Un momento alto (y hermoso y emocionante y mágico) ocurrió cuando empezó a rasgar los acordes de “Días extraños”. Las gargantas y los ojos se encendieron con esa canción de El tiempo de las cerezas, disco doble con el que Bunbury hizo desembarcar a Nacho en las costas latinoamericanas. ¿Me creerán que es una de las canciones más bellas y terribles que escuché en mi puta vida? Espero que me crean y que la escuchen en alguna noche silenciosa y fría, de ser posible con dos o tres vasos de vino en sangre y con el corazón recién quebrado. Eso sí: no me hago cargo de las consecuencias.
Ya era imposible decepcionarse: la espera no había sido inútil. Si la etiqueta “cantautor” significa verdaderamente algo (cosa que dudo), en canciones como “Reloj sin manecillas” o “Nuevos planes, idénticas estrategias” (un clásico en su repertorio), la destreza de Nacho Vegas como compositor confirma su pertenencia a esa especie tan exaltada y vituperada: combinan delicadamente una melodía dulce, sencilla, por momentos casi alegre, con una lírica llena de sombras, grietas y trampas. Son canciones donde hay que pisar con cuidado para no derrumbarse.
Para el cierre, Nacho eligió no dejarnos con las ganas de uno de sus “hits”: a “El hombre que casi conoció a Michi Panero” (un himno donde se concentra la quintaescencia de la filosofía vegiana: ironía, una pizca de cinismo, una buena dosis de desencanto), siguió “Cómo hacer crac” (la ácida canción que Nacho le regaló a la crisis europea), para terminar con “La gran broma final” (donde la “gran broma” no es otra cosa que eso que llamamos amor y que —más tarde, más temprano, pero inevitable— se transforma en un muy mal chiste).

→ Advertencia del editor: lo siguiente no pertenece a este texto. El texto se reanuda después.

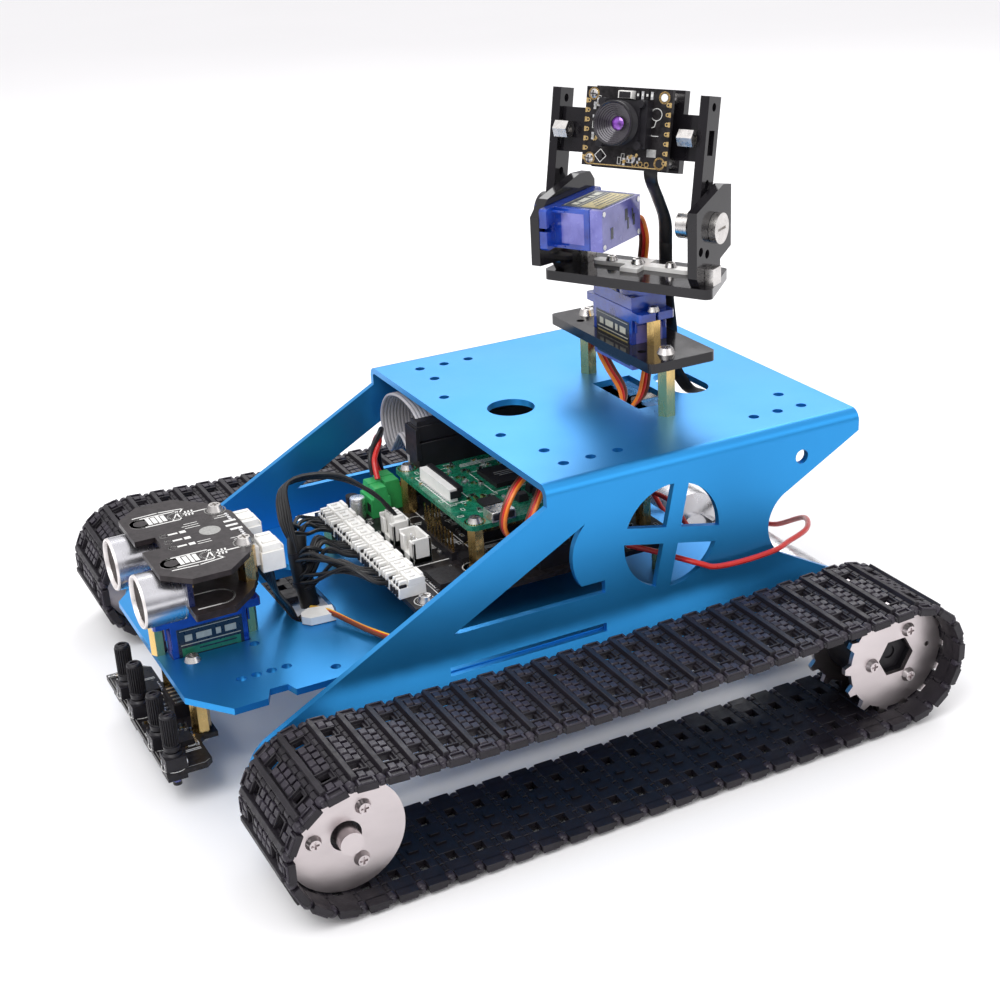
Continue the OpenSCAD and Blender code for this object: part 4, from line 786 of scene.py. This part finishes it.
def terminals():
    """Two green two-way screw terminals, one a step ahead of the other."""
    k = Kit()
    for i in (0, 1):
        k.at = move(13 + i * 6, -38.5 + i * 3.5, CONTROL_TOP)
        mid = 3.6 - i * 0.5
        k.box((0, 0, 0), (7.6 - i, 10, 6.4), TERMINAL, (0.05, 0.05))
        k.box((0.7, 0.05, 6.3), (6.7 - i, 9.95, 10), TERMINAL, (0.6, 0.05))
        for y in (2.6, 7.4):
            k.lathe((mid, y, 9.6), UP, [(0, 1.9), (0.42, 1.9), (0.42, 1.6), (0.1, 1.55), (0.1, 0)], TERMINAL,
                    20)
            k.lathe((mid, y, 9.6), UP, [(0, 1.45), (0.25, 1.4), (0.3, 0)], TIN, 20)
            k.pad(mid, y, 1.2, 0.16, 9.85, 9.95, CHIP)
            k.pad(7.6 - i, y, 0.1, 1.3, 1.6, 4.4, CHIP)
        k.box((1.2, 4.8, 9.95), (5.6, 5.2, 10.25), TERMINAL)
    piece("terminal_blocks", k, "chassis", ["screw_terminals"], edge=0.15)


control_details()
computer_details()
computer_ports()
header_blocks()
ribbon()
white_plugs()
terminals()

# ---------- line sensor ----------


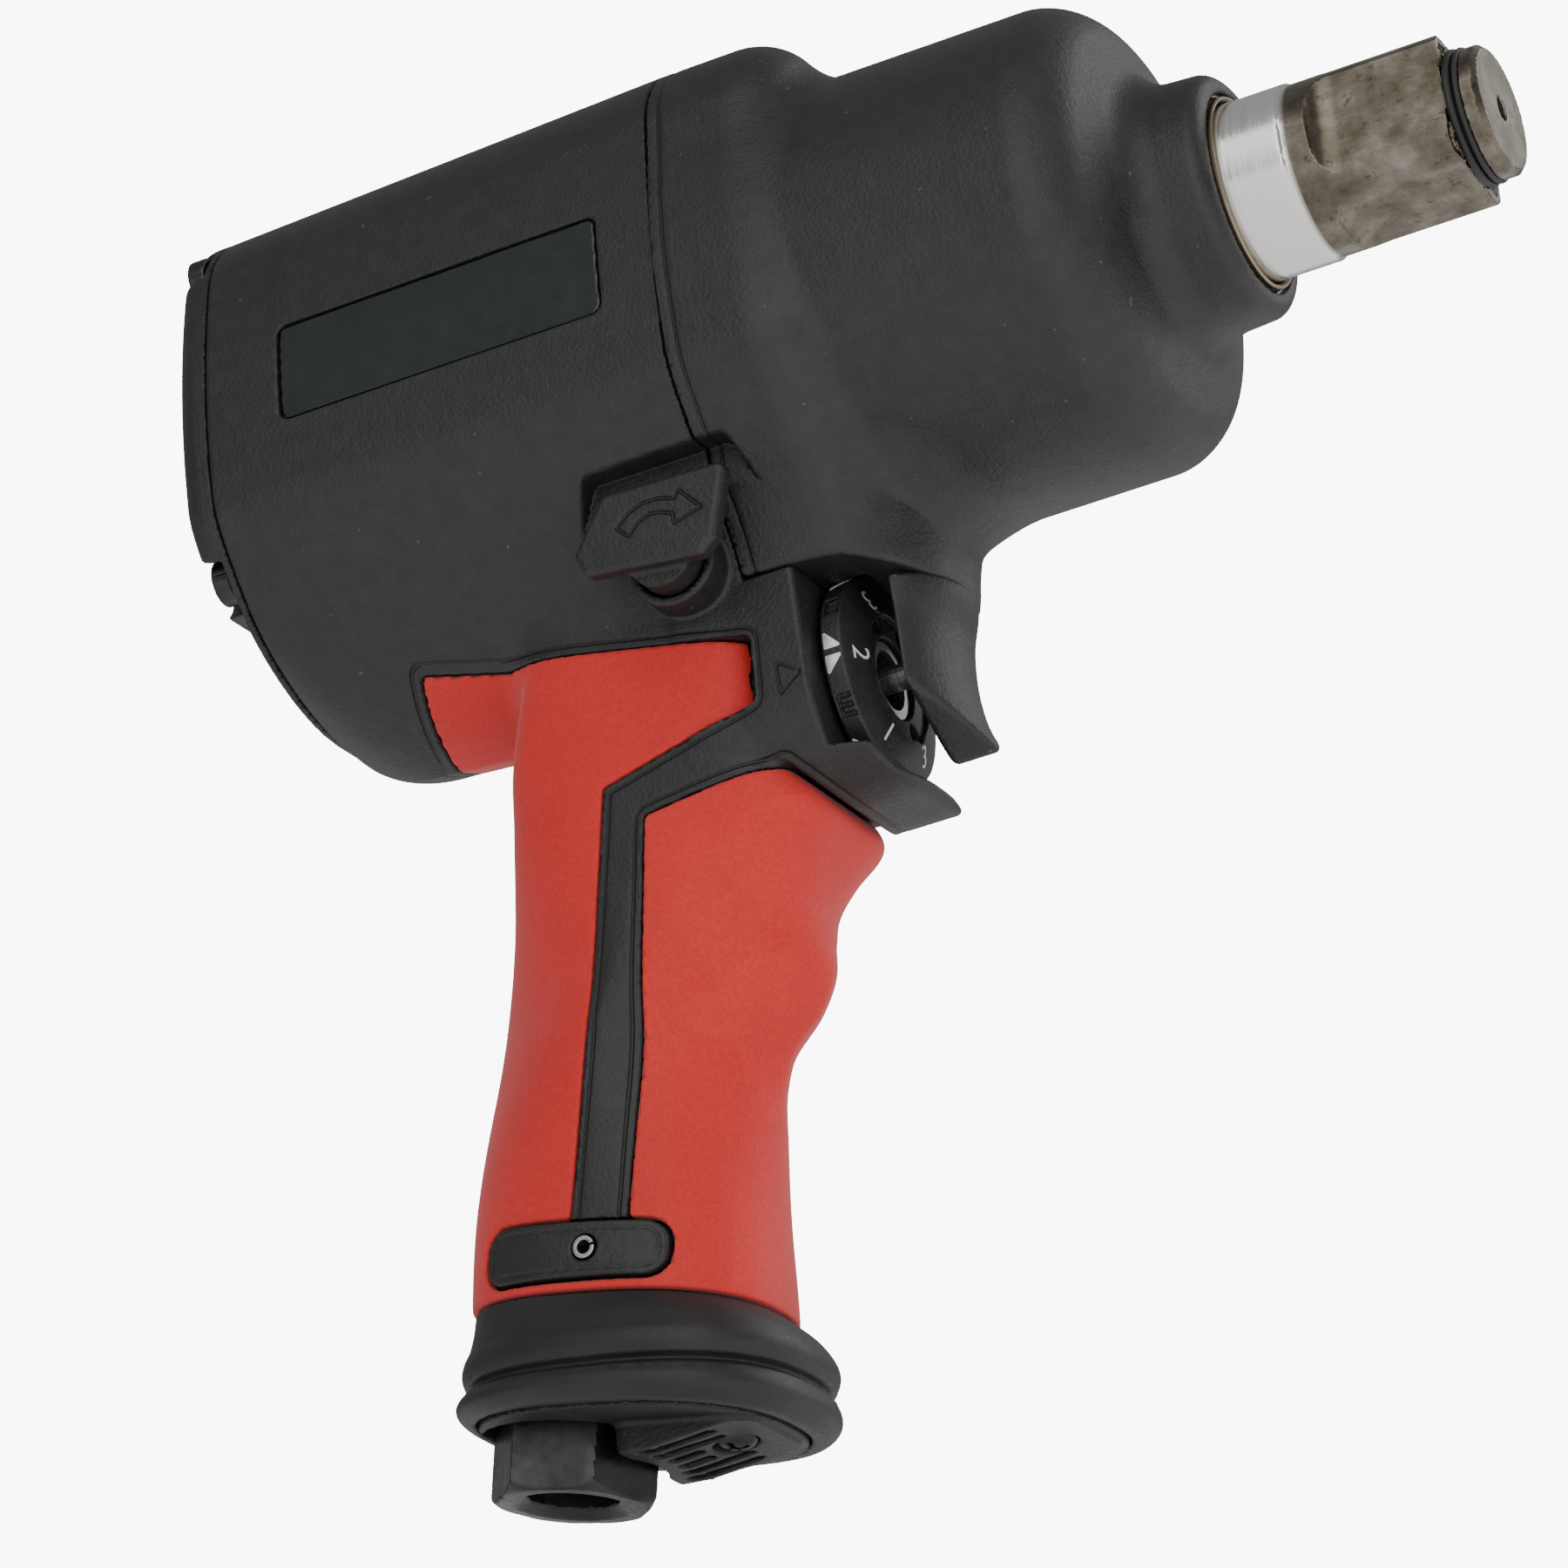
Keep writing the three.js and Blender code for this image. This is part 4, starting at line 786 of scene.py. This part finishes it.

Al otro día Nacho se levantó temprano para tocar en el auditorio de La usina del arte. Fueron casi las mismas canciones pero en un formato más íntimo y con un sonido más acorde al espíritu sutil y cuidado de las composiciones. El ambiente reducido hizo que se sintiera todavía más claramente las ganas que había de verlo y escucharlo. Cuando se despidió (después de regalarnos un cover y una canción nueva con una breve intro-homenaje a Daniel Johnston), todos lo aplaudimos de pie. Y sí, no era para menos: fue bastante más de lo que jamás soñaríais en mil vidas.